Posts can be shared and sent to others across different platforms, so you need to be careful with what you say. Anytime you are posting anything you are representing your company. Your opinion has no place in the work environment and so it should not have a place on the company social media. Spelling, grammar, and sentence structure errors all also matter, so make sure to triple check before posting.

 

Finally, look at personal marketing: Networking, your personal website, client communications, etc. Most people do not think of any of these as marketing, however, when it comes to the professional world, everything is marketing. Anything you say or do regarding your company can have a big impact. If you are making a blog post for your companies' website, you need to make sure that you have no mistakes. The smallest mistake in your writing can defer potential clients.

Marketing is the first look a potential client or the general public has at your company. You need to make sure that from the very start your company comes across as professional.

 

Proposals

Business proposals are everything when it comes to first contact. Whether you are sending one to your boss for a new project or to a new client; they are the first point of contact people will get from you. You need to make sure that you are coming across professionally, clearly, and to the point. There are a few things you need to be thinking about when writing a proposal:

 

  1. What is your purpose? Think about what you are trying to achieve by sending this proposal and make sure that is your soul focus and topic point.
  2. Who is your audience? Is it your boss? Is it a new client? Your audience matters as you need to know who you are talking to. If you are writing for your boss, you do not need to explain every facet of the company and its policies. However, if you are writing to a first-time client who knows nothing about what the company does or how they run things, you may need to explain more.
  3. Stick to the point. Do not go off on tangents. You do not need to be talking about everything all at once, all that does is confuse the reader and deter them from wanting to read more.
  4. Use active writing. What that means is do not sound passive. If you are hovering around a point or avoiding getting straight to the point, it can come off as too passive. Now I am not saying go out and tell your boss or client what to do and when to do it as if you are in charge. But what I am saying is you should be straightforward. You do not want to come off as if you do not know what you are talking about.
  5. Avoid text blocks. Whenever possible, avoid long overly wordy text blocks. No one wants to read a three-page proposal with no breaks. They will get bored or lost and give up reading it all together. Keep your paragraphs, if possible, between 3-5 sentences and break up big groups of text with new headers.

 

Your proposals are very important, and they can make or break a potential new deal with a client or cost you that promotion. Be careful with what you say and how you say it. Most importantly make sure you are considering all these points when writing.

 

Emails

I am sure anyone reading this has written at least a handful of emails throughout their lives. Emails are the foundation that keeps businesses going. It is how everyone in the professional world communicates, whether it is with clients or your boss or your colleagues. However, not everyone thinks of emails as business writing, but it is.

 

Sending emails may seem a boring mundane task you have got to do a hundred times throughout the day, but they are everything. Most people will quickly type out an email and send it off without giving it another thought. The way you write emails can make or break your entire professional career. Clients and your boss will forever remember if you have typos or grammatical errors in your emails constantly.

 

It has been proven that people are less likely to want to continue to work with or in the future with a company that sends poorly written emails. Granted one or two occasional mistakes is simply just human error and most people will ignore it. However, constant and unchecked mistakes is seen as lazy and unprofessional and can cause major issues for you in the future.

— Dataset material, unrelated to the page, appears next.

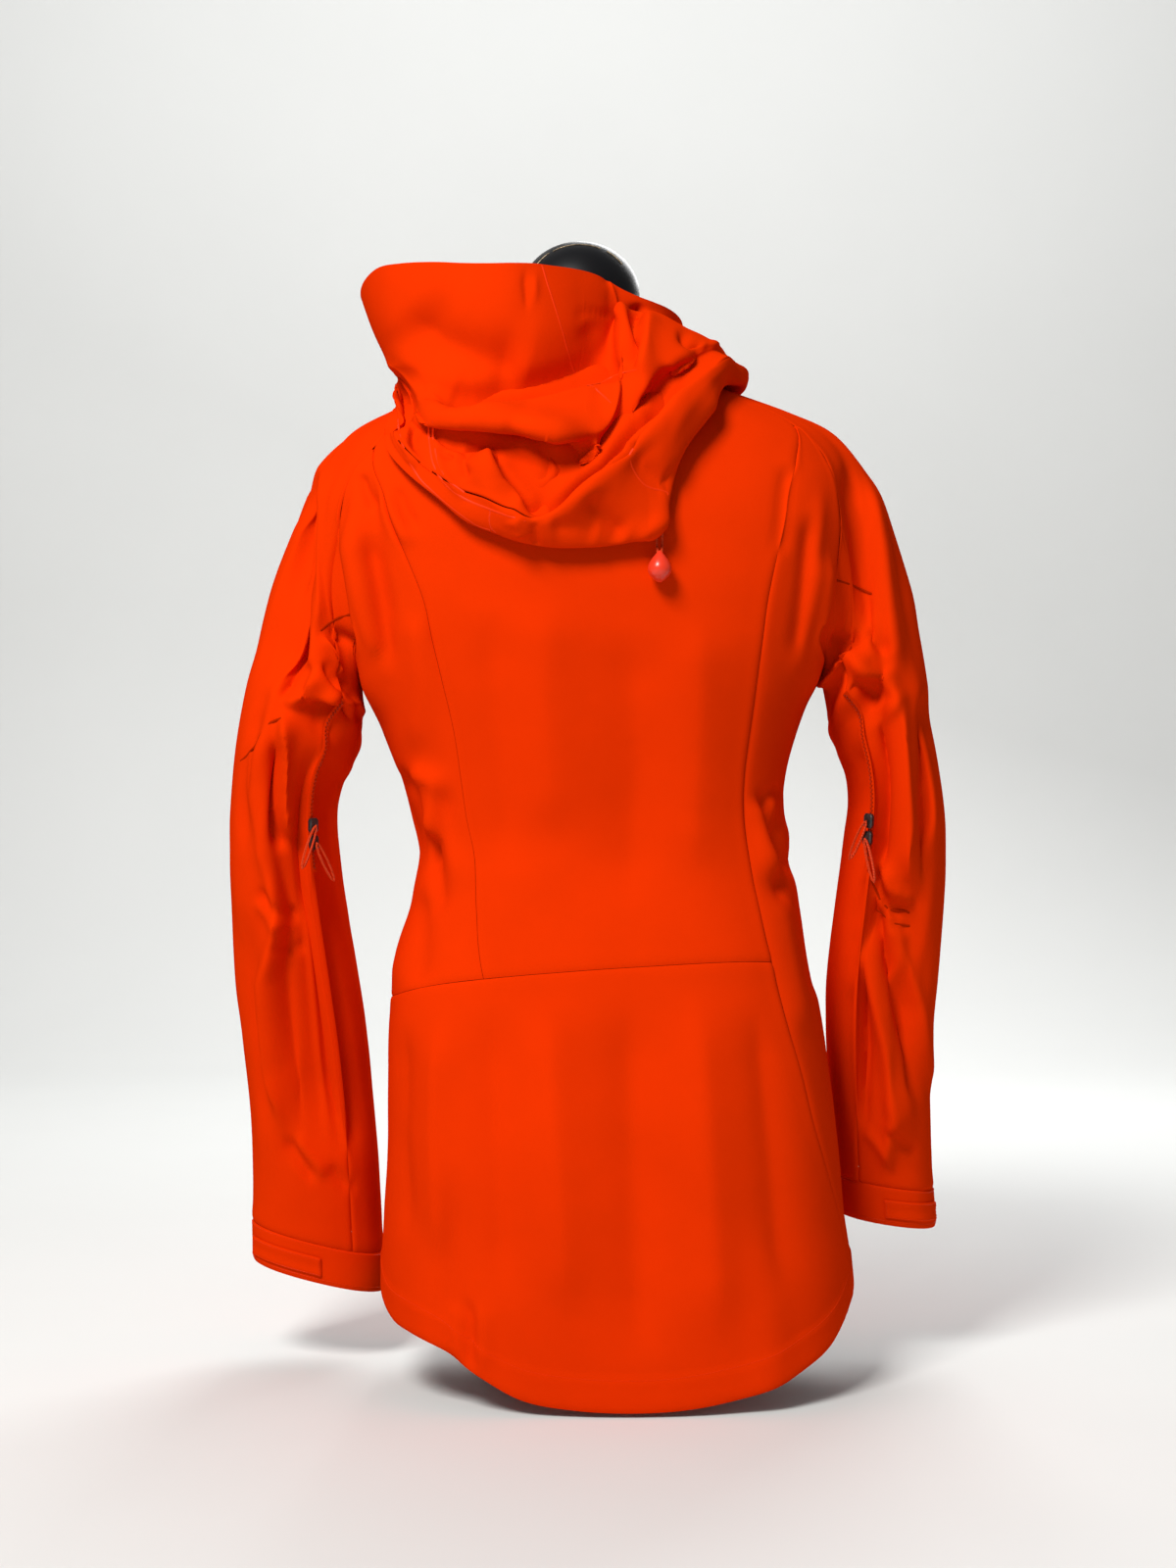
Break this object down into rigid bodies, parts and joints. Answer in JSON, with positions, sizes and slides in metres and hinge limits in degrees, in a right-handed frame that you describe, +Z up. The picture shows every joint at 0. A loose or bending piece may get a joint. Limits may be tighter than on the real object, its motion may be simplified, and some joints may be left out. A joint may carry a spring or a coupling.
{
  "type": "hooded shell jacket on a limbless dress form",
  "caption": "Long hooded shell jacket, closed and hanging empty in its sleeves, standing on a limbless dress form with a domed neck cap and a round base.",
  "frame": {"origin": "on the underside of the round base, where the part stands", "axes": "+Z up; the back of the garment faces -Y and its front +Y; +X is the wearer's right"},
  "size_m": [0.5614, 0.286, 0.8866],
  "materials": {
    "shell_cloth": "matte woven shell cloth with a soft sheen",
    "zip_tape": "coated zip tape",
    "cord_trim": "thin braided cord",
    "slider_metal": "dark painted metal",
    "toggle_gloss": "glossy moulded plastic",
    "form_cover": "black stretched cover",
    "form_gloss": "black gloss",
    "pole_steel": "brushed"
  },
  "bodies": {
    "jacket_on_form": {"back_centre": "shell_cloth", "back_lower": "shell_cloth", "back_side_left": "shell_cloth", "back_side_right": "shell_cloth", "front_left": "shell_cloth", "front_right": "shell_cloth", "collar": "shell_cloth", "sleeve_left": "shell_cloth", "sleeve_right": "shell_cloth", "underarm_left": "shell_cloth", "underarm_right": "shell_cloth", "cuff_left": "shell_cloth", "cuff_right": "shell_cloth", "cuff_tab_left": "shell_cloth", "cuff_tab_right": "shell_cloth", "hood_left": "shell_cloth", "hood_right": "shell_cloth", "hood_back": "shell_cloth", "front_zip": "zip_tape", "pit_zip_left": "zip_tape", "pit_zip_right": "zip_tape", "hood_cord_1": "cord_trim", "hood_cord_2": "cord_trim", "front_slider": "slider_metal", "pit_slider_left_1": "slider_metal", "pit_slider_left_2": "slider_metal", "pit_slider_right_1": "slider_metal", "pit_slider_right_2": "slider_metal", "hood_toggle": "toggle_gloss", "form_body": "form_cover", "form_neck_cap": "form_gloss", "form_base": "form_gloss", "form_pole": "pole_steel"},
    "front_pull_body": {"front_pull": "cord_trim"},
    "pit_pull_left_1_body": {"pit_pull_left_1": "cord_trim"},
    "pit_pull_left_2_body": {"pit_pull_left_2": "cord_trim"},
    "pit_pull_right_1_body": {"pit_pull_right_1": "cord_trim"},
    "pit_pull_right_2_body": {"pit_pull_right_2": "cord_trim"}
  },
  "joints": [
    {"name": "front_pull_hinge", "type": "hinge", "parent": "jacket_on_form", "child": "front_pull_body", "pos_m": [0, 0.119, 0.7731], "axis": [1, 0, 0], "range_deg": [0, 120]},
    {"name": "pit_pull_left_1_hinge", "type": "hinge", "parent": "jacket_on_form", "child": "pit_pull_left_1_body", "pos_m": [-0.2086, -0.0365, 0.4259], "axis": [-0.747, -0.662, -0.061], "range_deg": [0, 110]},
    {"name": "pit_pull_left_2_hinge", "type": "hinge", "parent": "jacket_on_form", "child": "pit_pull_left_2_body", "pos_m": [-0.2084, -0.0349, 0.4129], "axis": [-0.7447, -0.6538, -0.134], "range_deg": [0, 110]},
    {"name": "pit_pull_right_1_hinge", "type": "hinge", "parent": "jacket_on_form", "child": "pit_pull_right_1_body", "pos_m": [0.2103, -0.0349, 0.4295], "axis": [-0.7122, 0.6882, 0.138], "range_deg": [0, 110]},
    {"name": "pit_pull_right_2_hinge", "type": "hinge", "parent": "jacket_on_form", "child": "pit_pull_right_2_body", "pos_m": [0.2096, -0.0327, 0.4161], "axis": [-0.7191, 0.6741, 0.169], "range_deg": [0, 110]}
  ]
}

When writing emails, make sure to proofread them. Now yes, I understand that most of you are very busy at work and many of you have better things to do with your time than re-read an email. However, it will help you immensely in the long run.

 

Once you do it a few times it will feel routine and less like a burden or extra task you must do. It will also allow you to go back and fix any mistakes you may have made before sending it and potentially coming across as unprofessional to a new client. There are reason teachers tried to engrain it into us all throughout school, it works, and it helps.

 

Internal Communications

Internal communication may be the last thing you think of when needing to sound professional, but everything counts. Internal communication in this sense refers to communication throughout a company with other employees, whether that be your boss, colleague, or subordinate. When you are speaking, or in this case writing emails or likewise you need to sound professional and like you deserve to be there.

 

Writing in the workplace or professional setting is like proving you know what you are talking about. Everything in the way you present yourself matters in a professional setting. You would not show up to work in your pajamas, in the same way you need to make sure you are communicating properly.

 

Poor writing cannot only affect your performance, but the performance of the people you work with. If you are not clear in what you are saying or make mistakes and do not correct them, it can affect everyone else around you. For example: if you are emailing your partner on a project at work and tell them that “79% of clients reach out for future projects” when you actually meant “97% of clients reach out for future projects”, that can greatly affect not only you but your partner as well. Simple mistakes can make or break your career, so you need to be careful.

 

The way you talk to anyone, whether it be a client, your boss, or a colleague matters. You need to make sure you are writing everything from emails to proposals correctly and clearly.